## [Record list]

==================================================

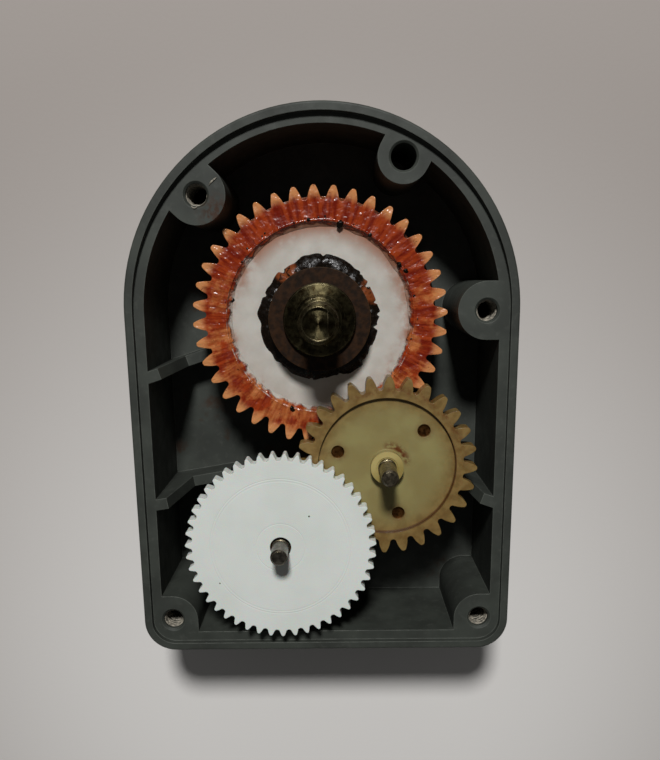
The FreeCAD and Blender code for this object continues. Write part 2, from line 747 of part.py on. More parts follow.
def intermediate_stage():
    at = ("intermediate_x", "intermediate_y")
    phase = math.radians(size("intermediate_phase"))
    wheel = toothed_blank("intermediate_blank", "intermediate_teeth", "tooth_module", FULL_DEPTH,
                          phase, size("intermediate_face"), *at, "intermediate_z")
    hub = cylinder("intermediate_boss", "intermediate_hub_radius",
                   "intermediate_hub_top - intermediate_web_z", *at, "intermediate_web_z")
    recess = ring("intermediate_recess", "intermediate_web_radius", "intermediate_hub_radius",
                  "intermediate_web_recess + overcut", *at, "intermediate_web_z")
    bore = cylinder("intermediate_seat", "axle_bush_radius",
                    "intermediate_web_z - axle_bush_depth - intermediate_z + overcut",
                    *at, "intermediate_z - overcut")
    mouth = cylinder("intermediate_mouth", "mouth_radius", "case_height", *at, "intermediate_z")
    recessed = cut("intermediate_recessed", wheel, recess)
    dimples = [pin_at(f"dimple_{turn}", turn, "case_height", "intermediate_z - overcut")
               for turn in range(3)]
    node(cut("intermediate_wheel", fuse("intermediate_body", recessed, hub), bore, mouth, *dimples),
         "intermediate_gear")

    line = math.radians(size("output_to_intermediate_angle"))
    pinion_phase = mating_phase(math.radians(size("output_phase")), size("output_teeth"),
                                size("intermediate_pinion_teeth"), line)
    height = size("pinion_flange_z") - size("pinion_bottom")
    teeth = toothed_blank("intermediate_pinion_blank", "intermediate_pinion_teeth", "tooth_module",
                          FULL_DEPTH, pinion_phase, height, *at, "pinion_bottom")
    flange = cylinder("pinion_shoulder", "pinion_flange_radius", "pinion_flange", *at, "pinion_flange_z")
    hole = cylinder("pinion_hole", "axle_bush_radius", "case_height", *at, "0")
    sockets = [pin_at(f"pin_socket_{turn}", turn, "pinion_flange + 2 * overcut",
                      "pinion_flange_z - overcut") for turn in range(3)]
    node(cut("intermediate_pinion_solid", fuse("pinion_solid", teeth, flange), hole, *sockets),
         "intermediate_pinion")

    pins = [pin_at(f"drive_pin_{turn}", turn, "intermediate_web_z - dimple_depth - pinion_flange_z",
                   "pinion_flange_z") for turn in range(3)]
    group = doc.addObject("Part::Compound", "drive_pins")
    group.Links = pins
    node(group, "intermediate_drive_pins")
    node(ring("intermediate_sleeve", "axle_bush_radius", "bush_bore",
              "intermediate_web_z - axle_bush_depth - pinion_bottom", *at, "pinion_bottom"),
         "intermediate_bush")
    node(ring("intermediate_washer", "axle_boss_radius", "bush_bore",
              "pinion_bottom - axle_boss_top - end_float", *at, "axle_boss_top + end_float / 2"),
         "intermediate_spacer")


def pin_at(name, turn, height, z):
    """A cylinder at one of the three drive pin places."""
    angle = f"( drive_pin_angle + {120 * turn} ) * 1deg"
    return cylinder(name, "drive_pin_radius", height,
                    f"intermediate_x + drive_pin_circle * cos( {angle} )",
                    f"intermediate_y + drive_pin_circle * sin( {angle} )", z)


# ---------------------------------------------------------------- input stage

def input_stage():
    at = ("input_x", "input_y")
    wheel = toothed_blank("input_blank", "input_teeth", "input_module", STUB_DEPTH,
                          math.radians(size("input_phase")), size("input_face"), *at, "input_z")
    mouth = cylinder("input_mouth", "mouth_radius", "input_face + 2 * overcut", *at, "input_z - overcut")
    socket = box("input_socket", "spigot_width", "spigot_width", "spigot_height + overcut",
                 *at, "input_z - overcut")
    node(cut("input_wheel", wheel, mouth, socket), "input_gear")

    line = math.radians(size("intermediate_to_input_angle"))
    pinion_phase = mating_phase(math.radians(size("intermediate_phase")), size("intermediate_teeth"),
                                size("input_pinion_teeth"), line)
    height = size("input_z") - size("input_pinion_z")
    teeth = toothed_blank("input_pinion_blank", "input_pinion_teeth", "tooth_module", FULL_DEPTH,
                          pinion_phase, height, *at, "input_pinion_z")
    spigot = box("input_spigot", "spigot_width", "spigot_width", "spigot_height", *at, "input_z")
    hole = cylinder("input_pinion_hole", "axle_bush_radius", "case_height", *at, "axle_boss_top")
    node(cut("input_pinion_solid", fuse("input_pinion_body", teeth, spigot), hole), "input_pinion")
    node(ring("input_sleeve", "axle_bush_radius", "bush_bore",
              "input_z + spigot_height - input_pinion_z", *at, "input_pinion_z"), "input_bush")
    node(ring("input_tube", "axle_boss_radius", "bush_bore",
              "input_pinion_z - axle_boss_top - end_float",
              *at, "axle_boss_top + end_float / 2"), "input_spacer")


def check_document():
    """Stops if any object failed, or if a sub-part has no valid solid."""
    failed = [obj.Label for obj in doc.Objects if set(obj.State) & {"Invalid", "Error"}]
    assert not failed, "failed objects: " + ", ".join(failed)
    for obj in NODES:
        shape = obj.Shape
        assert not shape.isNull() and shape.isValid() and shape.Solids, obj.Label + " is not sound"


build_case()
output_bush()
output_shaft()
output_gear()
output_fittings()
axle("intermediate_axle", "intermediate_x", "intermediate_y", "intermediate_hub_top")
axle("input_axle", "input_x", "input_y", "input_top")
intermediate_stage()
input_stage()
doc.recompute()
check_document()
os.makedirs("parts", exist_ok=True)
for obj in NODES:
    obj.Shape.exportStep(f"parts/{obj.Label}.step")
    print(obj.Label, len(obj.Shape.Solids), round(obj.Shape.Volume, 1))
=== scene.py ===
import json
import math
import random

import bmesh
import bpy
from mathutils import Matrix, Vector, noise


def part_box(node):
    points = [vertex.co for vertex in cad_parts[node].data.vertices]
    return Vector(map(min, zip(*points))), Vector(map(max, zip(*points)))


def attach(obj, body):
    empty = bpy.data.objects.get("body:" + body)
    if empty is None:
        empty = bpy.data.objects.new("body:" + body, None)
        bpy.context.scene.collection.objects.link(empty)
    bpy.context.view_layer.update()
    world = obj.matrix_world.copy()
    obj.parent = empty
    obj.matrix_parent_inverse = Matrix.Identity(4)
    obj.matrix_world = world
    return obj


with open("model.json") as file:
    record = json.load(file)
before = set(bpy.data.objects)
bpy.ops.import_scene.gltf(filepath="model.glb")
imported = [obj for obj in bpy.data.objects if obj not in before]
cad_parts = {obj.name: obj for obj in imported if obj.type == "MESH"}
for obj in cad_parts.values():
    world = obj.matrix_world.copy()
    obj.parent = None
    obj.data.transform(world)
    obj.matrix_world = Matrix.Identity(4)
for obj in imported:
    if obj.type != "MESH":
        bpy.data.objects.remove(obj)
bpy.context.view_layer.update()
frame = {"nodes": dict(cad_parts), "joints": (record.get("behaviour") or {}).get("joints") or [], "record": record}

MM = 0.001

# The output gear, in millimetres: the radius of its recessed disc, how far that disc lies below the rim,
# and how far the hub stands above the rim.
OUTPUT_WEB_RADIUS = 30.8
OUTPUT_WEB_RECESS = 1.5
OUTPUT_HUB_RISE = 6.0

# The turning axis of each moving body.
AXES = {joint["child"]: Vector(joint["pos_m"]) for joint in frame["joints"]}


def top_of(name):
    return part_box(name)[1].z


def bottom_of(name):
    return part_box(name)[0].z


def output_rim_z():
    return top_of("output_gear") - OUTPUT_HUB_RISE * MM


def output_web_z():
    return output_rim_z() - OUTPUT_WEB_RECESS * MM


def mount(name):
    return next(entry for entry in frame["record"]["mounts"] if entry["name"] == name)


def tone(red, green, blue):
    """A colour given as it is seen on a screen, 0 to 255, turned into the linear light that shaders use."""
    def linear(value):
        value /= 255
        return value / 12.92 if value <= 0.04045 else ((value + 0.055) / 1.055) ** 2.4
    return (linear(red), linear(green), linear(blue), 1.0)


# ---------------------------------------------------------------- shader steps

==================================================

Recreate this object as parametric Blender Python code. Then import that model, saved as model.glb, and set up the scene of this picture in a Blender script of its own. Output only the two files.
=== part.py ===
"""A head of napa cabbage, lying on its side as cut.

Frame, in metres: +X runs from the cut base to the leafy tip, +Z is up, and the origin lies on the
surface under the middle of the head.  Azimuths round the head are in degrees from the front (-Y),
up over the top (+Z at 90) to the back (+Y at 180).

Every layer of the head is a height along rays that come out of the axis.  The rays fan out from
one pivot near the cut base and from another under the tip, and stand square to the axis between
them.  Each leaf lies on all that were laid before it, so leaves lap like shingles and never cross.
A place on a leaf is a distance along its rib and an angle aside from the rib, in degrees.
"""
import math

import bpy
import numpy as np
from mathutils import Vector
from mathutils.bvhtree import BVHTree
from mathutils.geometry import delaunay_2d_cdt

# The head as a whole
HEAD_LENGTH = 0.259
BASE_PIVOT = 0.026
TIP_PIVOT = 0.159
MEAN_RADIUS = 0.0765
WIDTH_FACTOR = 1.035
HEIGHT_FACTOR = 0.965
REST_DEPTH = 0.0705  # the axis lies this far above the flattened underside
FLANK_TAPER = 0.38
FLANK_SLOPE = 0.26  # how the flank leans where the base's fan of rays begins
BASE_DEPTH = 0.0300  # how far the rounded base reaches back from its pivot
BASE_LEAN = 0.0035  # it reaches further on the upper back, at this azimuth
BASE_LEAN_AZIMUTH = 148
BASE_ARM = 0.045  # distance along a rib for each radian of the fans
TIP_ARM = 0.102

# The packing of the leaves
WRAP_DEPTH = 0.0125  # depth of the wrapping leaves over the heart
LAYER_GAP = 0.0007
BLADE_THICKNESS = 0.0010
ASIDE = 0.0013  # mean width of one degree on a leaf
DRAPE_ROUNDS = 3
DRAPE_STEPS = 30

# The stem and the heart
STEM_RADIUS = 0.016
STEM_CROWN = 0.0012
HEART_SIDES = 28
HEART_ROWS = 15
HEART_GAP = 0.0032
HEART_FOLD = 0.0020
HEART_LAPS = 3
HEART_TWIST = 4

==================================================

## [Exercise description]
Tally up the lines holding the string "joints" in this listing, and report the total alone.

## [Task answer]
2